TASK PROMPT: Reproduce the full listing that appears beneath this instruction exactly.

INFORMATION PROVIDED:
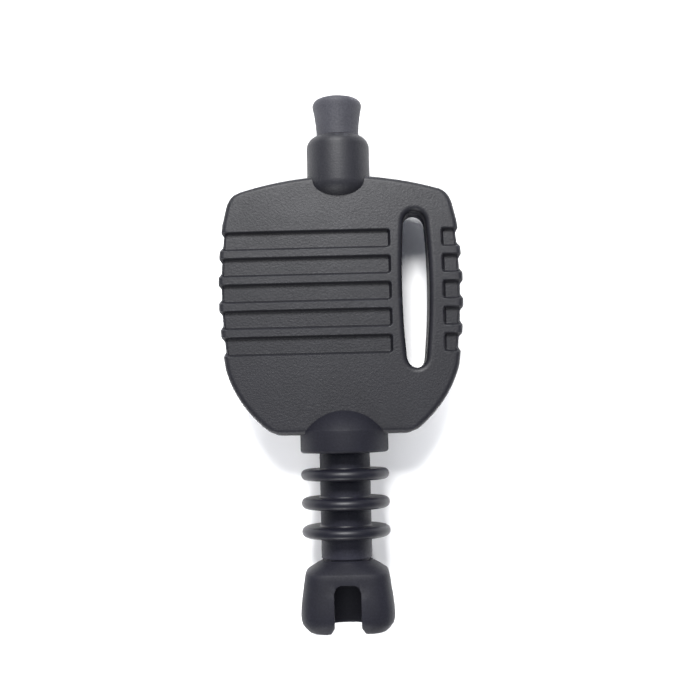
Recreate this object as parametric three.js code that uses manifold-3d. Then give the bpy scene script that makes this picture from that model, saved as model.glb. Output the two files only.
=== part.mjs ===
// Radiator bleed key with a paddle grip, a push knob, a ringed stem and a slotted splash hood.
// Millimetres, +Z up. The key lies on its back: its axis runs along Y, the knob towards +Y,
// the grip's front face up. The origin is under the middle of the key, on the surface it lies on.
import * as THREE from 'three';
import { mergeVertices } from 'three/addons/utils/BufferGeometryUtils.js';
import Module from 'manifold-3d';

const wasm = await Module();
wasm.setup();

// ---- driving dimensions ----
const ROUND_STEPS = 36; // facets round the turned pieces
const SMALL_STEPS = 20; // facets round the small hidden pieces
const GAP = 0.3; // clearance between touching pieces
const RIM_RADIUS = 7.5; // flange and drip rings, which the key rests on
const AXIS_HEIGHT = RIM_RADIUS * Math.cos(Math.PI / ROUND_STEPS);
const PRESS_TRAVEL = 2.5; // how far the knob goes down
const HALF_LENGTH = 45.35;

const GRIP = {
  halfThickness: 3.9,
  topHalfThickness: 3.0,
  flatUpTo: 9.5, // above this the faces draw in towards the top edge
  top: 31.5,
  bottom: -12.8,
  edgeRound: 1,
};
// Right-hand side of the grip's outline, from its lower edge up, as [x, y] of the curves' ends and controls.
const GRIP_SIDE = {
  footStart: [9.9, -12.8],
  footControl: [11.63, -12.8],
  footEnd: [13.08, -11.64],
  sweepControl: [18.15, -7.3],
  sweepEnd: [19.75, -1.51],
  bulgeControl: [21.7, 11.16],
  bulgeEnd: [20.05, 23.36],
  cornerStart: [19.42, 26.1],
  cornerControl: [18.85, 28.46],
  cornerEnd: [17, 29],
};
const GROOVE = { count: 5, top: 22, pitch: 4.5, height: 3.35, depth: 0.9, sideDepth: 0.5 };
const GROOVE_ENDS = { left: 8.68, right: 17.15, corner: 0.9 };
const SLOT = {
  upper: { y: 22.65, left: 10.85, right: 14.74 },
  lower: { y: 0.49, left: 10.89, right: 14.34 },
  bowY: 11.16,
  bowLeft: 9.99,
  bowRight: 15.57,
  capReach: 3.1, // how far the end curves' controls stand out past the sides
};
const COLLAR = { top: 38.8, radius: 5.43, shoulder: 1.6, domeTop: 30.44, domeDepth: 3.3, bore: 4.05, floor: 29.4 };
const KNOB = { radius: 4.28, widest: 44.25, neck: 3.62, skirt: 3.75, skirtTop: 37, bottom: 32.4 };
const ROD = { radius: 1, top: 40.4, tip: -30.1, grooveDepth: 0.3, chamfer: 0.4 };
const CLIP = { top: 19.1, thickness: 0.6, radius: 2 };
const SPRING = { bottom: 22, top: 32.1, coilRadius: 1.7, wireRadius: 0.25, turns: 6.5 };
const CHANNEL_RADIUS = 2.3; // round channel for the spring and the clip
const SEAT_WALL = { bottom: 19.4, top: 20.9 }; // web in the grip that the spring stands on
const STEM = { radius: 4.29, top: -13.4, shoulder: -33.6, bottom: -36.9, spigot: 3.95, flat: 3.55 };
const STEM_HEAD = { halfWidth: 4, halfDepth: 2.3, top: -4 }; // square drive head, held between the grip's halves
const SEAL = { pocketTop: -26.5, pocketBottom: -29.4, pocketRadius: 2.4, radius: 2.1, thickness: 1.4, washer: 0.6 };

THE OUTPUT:
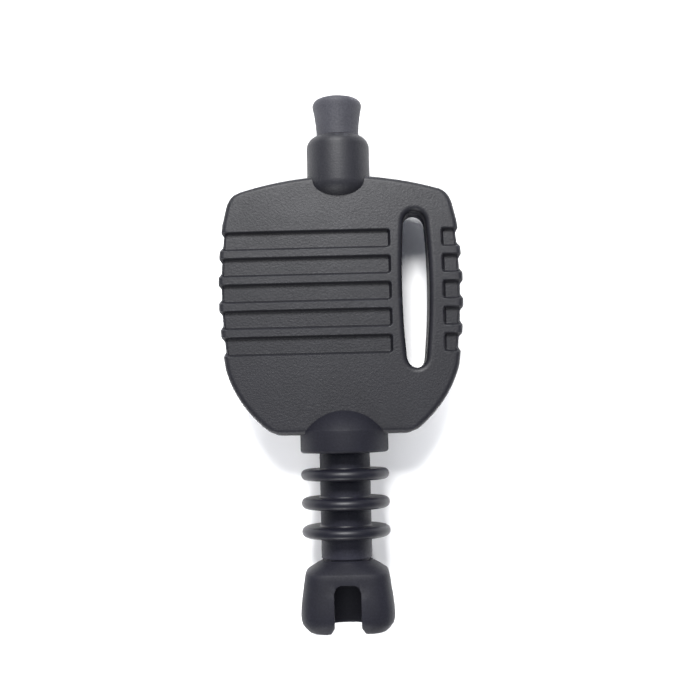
Recreate this object as parametric three.js code that uses manifold-3d. Then give the bpy scene script that makes this picture from that model, saved as model.glb. Output the two files only.
=== part.mjs ===
// Radiator bleed key with a paddle grip, a push knob, a ringed stem and a slotted splash hood.
// Millimetres, +Z up. The key lies on its back: its axis runs along Y, the knob towards +Y,
// the grip's front face up. The origin is under the middle of the key, on the surface it lies on.
import * as THREE from 'three';
import { mergeVertices } from 'three/addons/utils/BufferGeometryUtils.js';
import Module from 'manifold-3d';

const wasm = await Module();
wasm.setup();

// ---- driving dimensions ----
const ROUND_STEPS = 36; // facets round the turned pieces
const SMALL_STEPS = 20; // facets round the small hidden pieces
const GAP = 0.3; // clearance between touching pieces
const RIM_RADIUS = 7.5; // flange and drip rings, which the key rests on
const AXIS_HEIGHT = RIM_RADIUS * Math.cos(Math.PI / ROUND_STEPS);
const PRESS_TRAVEL = 2.5; // how far the knob goes down
const HALF_LENGTH = 45.35;

const GRIP = {
  halfThickness: 3.9,
  topHalfThickness: 3.0,
  flatUpTo: 9.5, // above this the faces draw in towards the top edge
  top: 31.5,
  bottom: -12.8,
  edgeRound: 1,
};
// Right-hand side of the grip's outline, from its lower edge up, as [x, y] of the curves' ends and controls.
const GRIP_SIDE = {
  footStart: [9.9, -12.8],
  footControl: [11.63, -12.8],
  footEnd: [13.08, -11.64],
  sweepControl: [18.15, -7.3],
  sweepEnd: [19.75, -1.51],
  bulgeControl: [21.7, 11.16],
  bulgeEnd: [20.05, 23.36],
  cornerStart: [19.42, 26.1],
  cornerControl: [18.85, 28.46],
  cornerEnd: [17, 29],
};
const GROOVE = { count: 5, top: 22, pitch: 4.5, height: 3.35, depth: 0.9, sideDepth: 0.5 };
const GROOVE_ENDS = { left: 8.68, right: 17.15, corner: 0.9 };
const SLOT = {
  upper: { y: 22.65, left: 10.85, right: 14.74 },
  lower: { y: 0.49, left: 10.89, right: 14.34 },
  bowY: 11.16,
  bowLeft: 9.99,
  bowRight: 15.57,
  capReach: 3.1, // how far the end curves' controls stand out past the sides
};
const COLLAR = { top: 38.8, radius: 5.43, shoulder: 1.6, domeTop: 30.44, domeDepth: 3.3, bore: 4.05, floor: 29.4 };
const KNOB = { radius: 4.28, widest: 44.25, neck: 3.62, skirt: 3.75, skirtTop: 37, bottom: 32.4 };
const ROD = { radius: 1, top: 40.4, tip: -30.1, grooveDepth: 0.3, chamfer: 0.4 };
const CLIP = { top: 19.1, thickness: 0.6, radius: 2 };
const SPRING = { bottom: 22, top: 32.1, coilRadius: 1.7, wireRadius: 0.25, turns: 6.5 };
const CHANNEL_RADIUS = 2.3; // round channel for the spring and the clip
const SEAT_WALL = { bottom: 19.4, top: 20.9 }; // web in the grip that the spring stands on
const STEM = { radius: 4.29, top: -13.4, shoulder: -33.6, bottom: -36.9, spigot: 3.95, flat: 3.55 };
const STEM_HEAD = { halfWidth: 4, halfDepth: 2.3, top: -4 }; // square drive head, held between the grip's halves
const SEAL = { pocketTop: -26.5, pocketBottom: -29.4, pocketRadius: 2.4, radius: 2.1, thickness: 1.4, washer: 0.6 };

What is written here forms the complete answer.